My story is not unusual, and I mention it only because that is so and because I know that, just as Government support for small business matters, so does Government support for the families who stand behind the businesses. Stable families contribute to a stable economy. If we want small business to flourish, we need families to flourish, too. It is important to note that these are related: the one sustains and supports the other. I therefore greatly welcome the Government’s commitment to including family stability measures in their life chances strategy. However, just as family stability supports business, family breakdown has a negative impact on productivity. According to a survey conducted by Resolution, the family justice organisation, one in seven workers said that relationship breakdown had had a negative impact on their businesses’ productivity.
In his Budget statement, the Chancellor said:
“We as Conservatives understand that tax affects behaviour.”
I welcome that, and I therefore also welcome the tax on sugary drinks, which the Chancellor is introducing to incentivise healthy behaviour. He said many times that it was
“to help children’s health and wellbeing”,
and that this was
“a Government not afraid to put the next generation first.”—[Official Report, 16 March 2016; Vol. 607, c. 964.]
May I urge the Chancellor also to do what he can to encourage healthy family relationships for our next generation?
The marriage tax allowance that the Chancellor has introduced is still very low. Moreover, its aim is not, as has been claimed, to encourage people to get married and stay married, but simply to remove the disadvantages in the overall tax and benefit system that are incurred by women who look after their children at home. Will my hon. Friend say a word about the allowance, and about how we should upgrade it?
I will, and I thank my hon. Friend for raising the issue.
The Prime Minister said recently:
“Families are the best anti-poverty measure ever invented. They are a welfare, education and counselling system all wrapped up into one.”
I have heard that the cost to the national health service of treating child obesity has been estimated at £5 billion. By contrast, the cost of breakdown is £48 billion. Increased investment in relationship strengthening to help to prevent that would be money well spent. According to a survey carried out by the Department for Education, every pound invested in strengthening family relationships would save the Treasury £11.50. I believe that spending on creating healthy relationships for the next generation is as valid as promoting that generation’s physical health and wellbeing. Few Members can disagree with the principle that such early intervention is key if a child’s life chances are to be maximised, or with the principle that maximum support should be given to children in the areas of greatest need.
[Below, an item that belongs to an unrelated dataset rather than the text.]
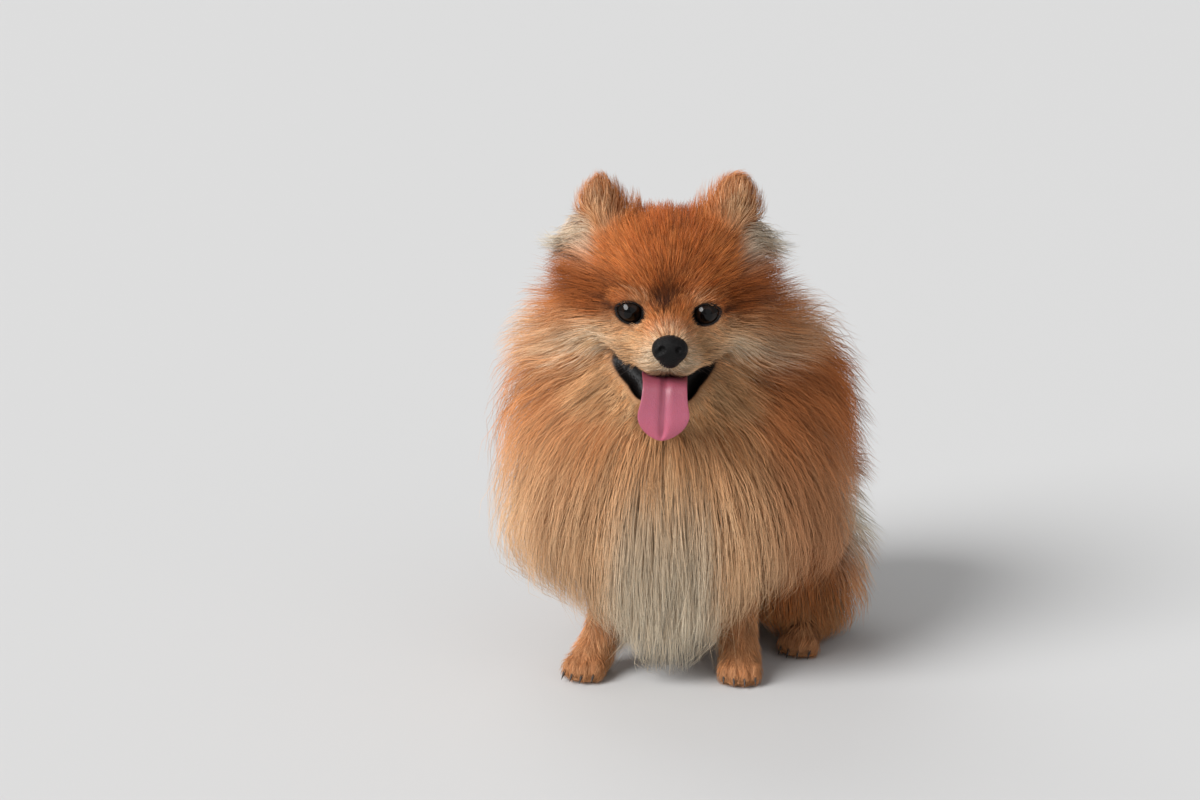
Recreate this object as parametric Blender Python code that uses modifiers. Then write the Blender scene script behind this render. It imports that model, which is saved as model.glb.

Let me end by making a few practical suggestions. The Chancellor would do well to think again about the transferable tax allowance for married couples. He should consider refocusing it on the families with the youngest children. That would be an exponential investment, as the highest rate of family breakdown occurs in families with children under three. By focusing the scheme on couples with low incomes and children under five, and doubling the amount receivable to about £9 a week, the Treasury could offer more substantial support for some of the country’s lowest earners and neediest families, and could do so at no extra cost, because there is an underspend in the money already allocated for the purpose in a previous Budget. A further nuance would be to target for greater take-up those living in the 100 housing estates that the Prime Minister identified for regeneration, and those living in the 100 local government wards with the highest levels of family breakdown.
Perhaps the Chancellor could also consider using any remaining underspend to strengthen parenting and relationship support. A practical suggestion from the Centre for Social Justice is the provision of an online one-stop shop to give families information about local relationship support.
Strengthening families by supporting healthy relationships should be an aspiration for the Government. Reversing family breakdown and building strong and stable family life as a foundation block of a healthy society must be our ambition. That would really put the next generation first, and it also makes sound economic sense. If we want our productivity to flourish, families must do so as well.